# 5563
Dear Gloria, it is about the last sentence of the Heavenletter below.
What deeper purpose does an extra purchase attempt to serve you that it cannot?
„to serve“ sometimes appears as „to serve sth./sb.“ Then „to serve“ has a dative. In our case, „to serve“ has one dative … (a) „a deeper purpose“, and (b) a second dative: „you“.
One of them is too much. Seen from the context, „you“ is too much. Nevertheless, the sentence needs a reference to „you“, because we are having deeper purposes related to an extra purchase.
Could I explain understandingly what I mean to say and to see?
Thank you for re-considering this sentence,
Theophil
.........
What Lies Beneath the Surface?
Heavenletter #5563 Published on: February 16, 2016
This Heavenletter has not been published yet
God said:
Many of My children have all that they need in the physical world -- and more.
This could be you. You just may not have enough of everything you want to suit your taste. Yes, it is built-in that you desire more and more. At the same time, desiring more is not meant to be the same as having to have and have you star in discontent.
You have shelter, you have food, you have at least some love. You just don't have all you want of what you want when you want it, for your ambitions may be greater than your hand can reach.
You may want fish right from the sea, yet you live inland. Perhaps what you really want is to move to the coast. It's fine to have desires. Know what it is you really want.
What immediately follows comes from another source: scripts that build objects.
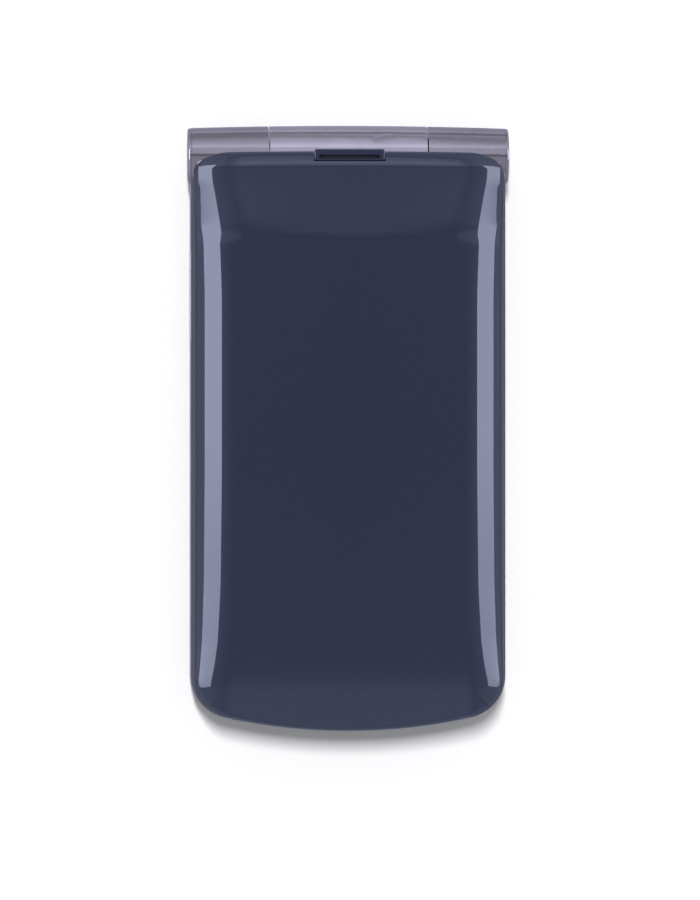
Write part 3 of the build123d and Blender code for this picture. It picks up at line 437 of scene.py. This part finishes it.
def thickened(shape, depth):
    """Turns flat faces into a plate of this depth, towards +Z."""
    drawn = bmesh.ops.extrude_face_region(shape, geom=shape.faces[:])["geom"]
    moved = [v for v in drawn if isinstance(v, bmesh.types.BMVert)]
    bmesh.ops.translate(shape, verts=moved, vec=(0, 0, depth))
    bmesh.ops.recalc_face_normals(shape, faces=shape.faces)


def without_middle(shape, middle):
    """Removes the face nearest to a point, which leaves the border round it."""
    inside = min(shape.faces, key=lambda face: (face.calc_center_median() - middle).length)
    bmesh.ops.delete(shape, geom=[inside], context="FACES_ONLY")


# Lid cover's form

def bezier(a, b, c, d, t):
    """A value along a cubic curve."""
    s = 1 - t
    return s**3 * a + 3 * s * s * t * b + 3 * s * t * t * c + t**3 * d


def low_corner_middle():
    """Middle of the rounding between a side and the bowed low end."""
    corner_x = cover_half - low_corner
    return corner_x, low_y + low_radius - sqrt((low_radius - low_corner) ** 2 - corner_x**2)


def low_outline(x):
    """Where the cover's bowed low end lies, at x across it."""
    middle = low_y + low_radius
    across = abs(x)
    corner_x, corner_y = low_corner_middle()
    if across < corner_x * low_radius / (low_radius - low_corner):
        return middle - sqrt(low_radius**2 - across**2)
    return corner_y - sqrt(max(low_corner**2 - (across - corner_x) ** 2, 0))


def high_end(x):
    """Where the slightly bowed hinge end would lie without its corners, at x across it."""
    return end_y - high_bow * (x / cover_half) ** 2


def high_outline(x):
    """Where the cover's hinge end lies, at x across it."""
    past = max(abs(x) - (cover_half - high_corner_width), 0) / high_corner_width
    return high_end(x) - high_corner_length * (1 - sqrt(max(1 - past**2, 0)))


def read_table(table, place):
    """Sizes at a place, between the rows of a table in millimetres."""
    for (before, *start), (after, *stop) in zip(table, table[1:]):
        if place / mm <= after:
            break
    share = min(max((place / mm - before) / (after - before), 0), 1)
    return [(a + (b - a) * share) * mm for a, b in zip(start, stop)]


def shoulder_at(y):
    """Width and fall of the side shoulder, blended over a short stretch."""
    reads = [read_table(shoulders, y + step * shoulder_blend) for step in (-1, -0.5, 0, 0.5, 1)]
    return [sum(values) / len(reads) for values in zip(*reads)]


def rise_at(y):
    """How far the hump stands above the flat face, from its crease to the hinge."""
    past = y - crease_y
    soft = crease_softness
    slope = hump_rise / hump_run
    if past < -soft:
        return 0.0
    return slope * (past + soft) ** 2 / (4 * soft) if past < soft else slope * past


def low_slope_at(y):
    """How far the face has fallen on its gentle slope to the low end."""
    share = max(1 - (y - low_y) / low_slope_length, 0)
    return low_slope_drop * share**3


def high_rim_at(x, y):
    """How far the rounded rim at the hinge end has fallen: it starts with a crisp edge."""
    inward = high_end(x) - y
    width = read_table(high_rim_widths, abs(x))[0]
    if inward >= width:
        return 0.0
    start, here = 1 - width / high_rim_arc, 1 - max(inward, 0) / high_rim_arc
    return high_rim_drop * (sqrt(1 - start**2) - sqrt(1 - here**2))


def low_rim_at(x, y):
    """How far the rounding that follows the low end's outline has fallen."""
    corner_x, corner_y = low_corner_middle()
    facing = 1.0
    inward = low_radius - hypot(x, y - low_y - low_radius)
    if abs(x) > corner_x:
        away = hypot(abs(x) - corner_x, y - corner_y)
        inward = low_corner - away
        facing = max(corner_y - y, 0) / max(away, least_away)
    gap = min(max(1 - inward / low_rim_width, 0), 1)
    return low_rim_drop * facing * (1 - sqrt(1 - gap**2))


def across_cover(share, y):
    """Place across the cover and height of its section there, for a share from -1 to 1."""
    side = 1 if share > 0 else -1
    share = abs(share)
    width, drop = shoulder_at(y)
    flat = cover_half - width
    top = face_height + rise_at(y) - low_slope_at(y)
    if share < flat_columns:
        x = flat * share / flat_columns
        return side * x, top - face_crown * (x / flat) ** 2 - high_rim_at(x, y)
    t = (share - flat_columns) / (1 - flat_columns)
    edge, foot = top - face_crown, top - drop
    lean = shoulder_pull * width * 2 * face_crown / flat
    x = bezier(flat, flat + shoulder_pull * width, cover_half, cover_half, t)
    z = bezier(edge, edge - lean, foot + shoulder_pull * (edge - foot), foot, t)
    return side * x, z - high_rim_at(x, y)


def row_places(low, high):
    """Places along the cover: close together at both ends and at the crease."""
    stops = [low + low_slope_length, crease_y - crease_zone, crease_y + crease_zone, high - rim_zone]
    places = [stops[0] - low_slope_length * cos(n / low_rows * pi / 2) for n in range(low_rows)]
    for rows, start, stop in zip((flat_rows, crease_rows, hump_rows), stops, stops[1:]):
        places += [start + (stop - start) * n / rows for n in range(rows)]
    places += [stops[-1] + rim_zone * sin(n / rim_rows * pi / 2) for n in range(rim_rows + 1)]
    return places


def barrel_clearance(y):
    """Lowest height at which the cover clears the hinge barrel."""
    away = y - hinge_y
    if abs(away) >= swing_radius:
        return split_z
    return max(split_z, hinge_z + sqrt(swing_radius**2 - away**2))


def cover_skin():
    """Outer skin of the lid's cover: a fine grid laid on its form, with its edge drawn down."""
    shape = bmesh.new()
    rows = low_rows + flat_rows + crease_rows + hump_rows + rim_rows
    bmesh.ops.create_grid(shape, x_segments=columns, y_segments=rows, size=1.0)
    for vertex in shape.verts:
        share = vertex.co.x
        row = round((vertex.co.y + 1) / 2 * rows)
        x = across_cover(share, 0.0)[0]
        y = row_places(low_outline(x), high_outline(x))[row]
        x, side_height = across_cover(share, y)
        y = row_places(low_outline(x), high_outline(x))[row]
        vertex.co = (x, y, split_z + side_height - low_rim_at(x, y))
    edge = [e for e in shape.edges if e.is_boundary]
    drawn = bmesh.ops.extrude_edge_only(shape, edges=edge)["geom"]
    for vertex in (v for v in drawn if isinstance(v, bmesh.types.BMVert)):
        vertex.co.z = min(vertex.co.z, barrel_clearance(vertex.co.y))
    return shape


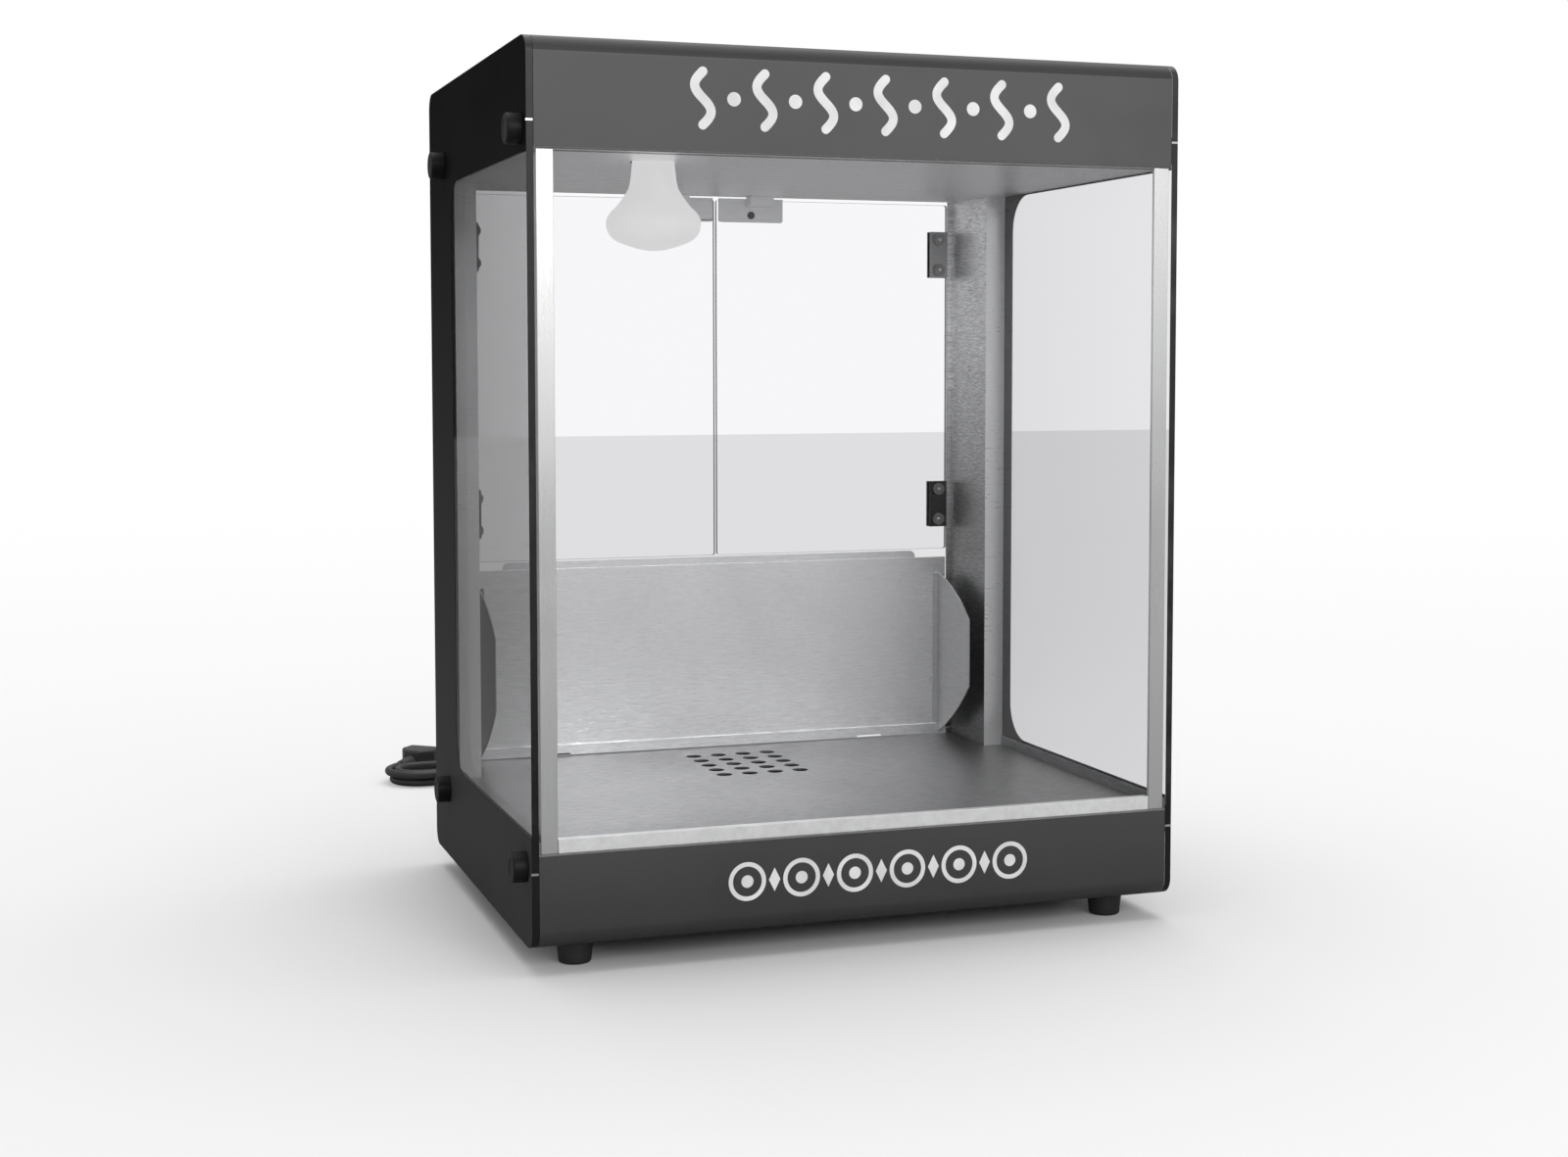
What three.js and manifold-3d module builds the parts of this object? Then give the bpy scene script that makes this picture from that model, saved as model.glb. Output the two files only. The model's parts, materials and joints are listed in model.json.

There are also many in the world who possess far less than you. Many who possess less than you may also be more satisfied with what they have. It is also possible that others with less may perhaps also be more generous than you are able to feel at present.
Sometimes you are so smitten to buy something on a shelf in a store -- your eyes glaze over.
You may be flush with the desire to obtain more. In your terms, wanting more often equates to needing more. Beloveds, desire is one thing. Neediness is another. Having to have makes you needy. Being needy doesn't paint a good picture of yourself. It paints a poor picture. Needy is not the way to think of yourself.
To be content may well be a greater need than all the items on your list.
By no means do I ask you to give up on your desires in order to be noble. I do not ask you for sacrifices. Certainly, you don't have to decide how little you will give yourself in order to prove an ideal or anything at all. You don't have to be the most impecunious person in the world. You can allow yourself some periphery in your life. I don't ask you to scrape by.
You also don't have to have a myriad of physical possessions and be lured on to more and more purchases. There is something deeper you crave beyond a purchase. Physical possessions can't substitute for what you really crave, not for long anyway.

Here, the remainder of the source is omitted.